The whole purpose of this outing was so that I could get some clothes- it has been really cold the past couple of days and I only brought summer clothes so I need some leggings and a jumper. Of course, now that I am actually shopping, it has become boiling hot again! No doubt this weather will stay hot for the rest of my time in India, rendering my purchases redundant. Either way, my lower mind is excited to be shopping and I have to remind myself that I still have a lot of moving around in India before I can start filling my bags with incense and books.
I am dying to eat some street food but Pria talks me out of it. The samosas look greasy and dirty and delicious. After all, I don’t feel like I am truly in a country until I eat some dirty street food and make myself extremely ill.

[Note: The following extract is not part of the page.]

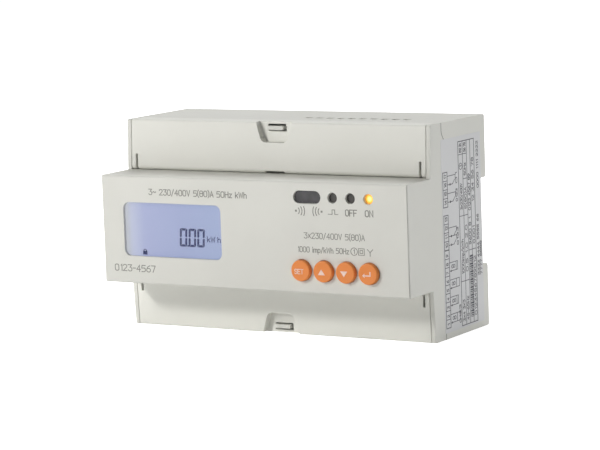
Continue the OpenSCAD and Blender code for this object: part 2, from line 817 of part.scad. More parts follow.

Crossing back over the thin bridge, I can feel it swaying beneath our feet. Monkeys are perched along the cables, screeching at the crowd. Children with wide dark eyes, a black kohl marking in the centre of the forehead to keep the evil spirits away and completely shaven heads stare up at the creatures calmly while the parents nervously move away. In a sudden surge, we are pressed up against the cables and metal grates of the bridge and look around the oncoming motorbike to see an enormous bull standing in the metre-wide walkway. I am starting to believe that these cows aren’t just wondering around aimlessly. For a cow to join a huge crowd of people and get onto this narrow bridge implies that he must have business on the other side.
We have missed lunch at the ashram but find a small restaurant overlooking the river where we get dosas and lassis. We may be silent as we eat but it is because we are so busy enjoying the food. We don’t eat as slowly as we know we should, but the dosa just tastes too good! We know we will arrive back later than expected to watch the afternoon Swami Rama lecture DVD, but we have bought chocolate to supplement our lateness. Chocolate fixes everything.